Ezra Schwartz – Baruch Dayan Ha’emet


Adena Goldberg

Ezra Schwartz was a kid just like me. He graduated from day school, worked at a Jewish summer camp, played hard for his school’s sports teams, was a member of United Synagogue Youth (USY), went on a USY summer program, and most importantly had immense love for the state of Israel. Ezra Schwartz was killed in a terrorist attack on the way back to his Yeshiva after delivering supplies to Israel Defense Forces (IDF) soldiers thanking them for their hard work protecting the country. At first when I heard the news, I was shocked, but regarded it as another attack that happens too frequently in Israel. As the the night turned into this morning, I have become so emotionally distraught over this incident. As I read the Facebook posts written by my peers who knew him, I fell apart. I sat in my school and tears rolled down my face as I watched a video of Ezra dancing with his campers to a song to which I too danced with my campers this summer. The tears kept coming as I read posts written by friends of mine who knew him, who are studying with him currently, or who have been impacted by his smile in any way throughout his short life.
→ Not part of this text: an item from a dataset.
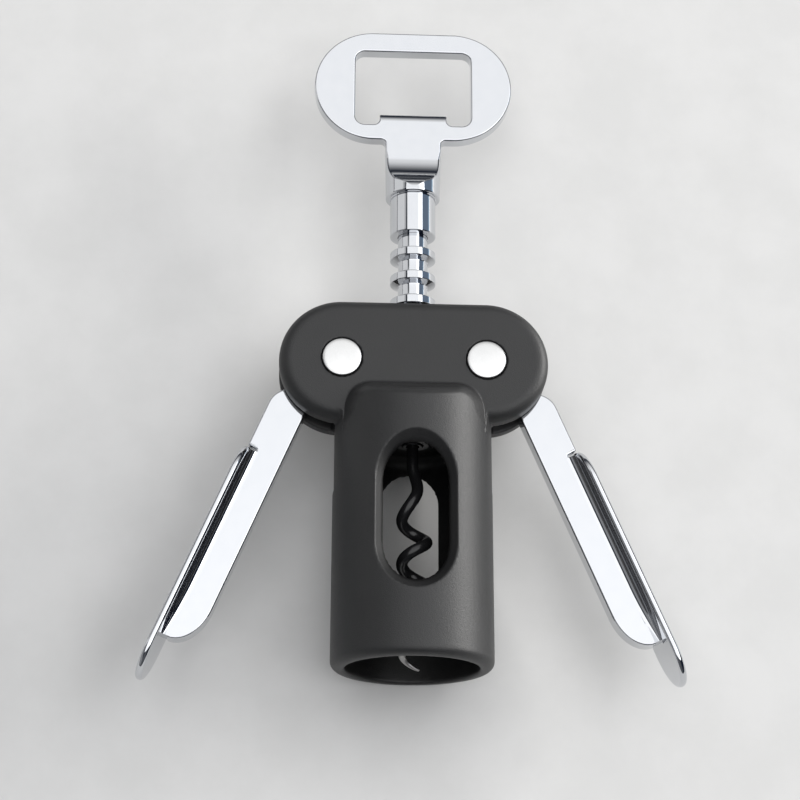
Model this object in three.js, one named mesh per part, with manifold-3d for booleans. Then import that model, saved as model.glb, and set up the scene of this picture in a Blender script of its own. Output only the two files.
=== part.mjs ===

This past week there have been incidents of hate throughout the world. People killing others for the sole purpose of hatred. I have been protected by my community for the past 18 years. I have been lucky enough to attend my school and be part of my youth group. I have lived in a country where my religion has freedom and where I don’t have to worry about a rocket or knife coming my way. Ezra grew up having these same luxuries. He also had the opportunity to spend a year in Israel–a year to grow and learn and to be a member of the Jewish nation. He was in a Yeshiva that stressed the importance of Tikkun Olam (repairing the world) and actively worked to do so. Now that he is gone we must all recognize the importance of Tikkun Olam. We must all work to change the world, move past hate, and work towards peace. In the memory of Ezra, the people in Paris, the victims of stabbings in Israel, those without a safe haven from Syria, and many more humans who are living without peace, we must do better. We must find change, and we must repair the world. For the camp counselors, the Jewish athletes, the day school students, the proud Jews that each of us are, and for Ezra– we cannot allow this hate to prevail–we must find peace.

May Ezra’s Memory be for a blessing. Baruch Dayan Haemet.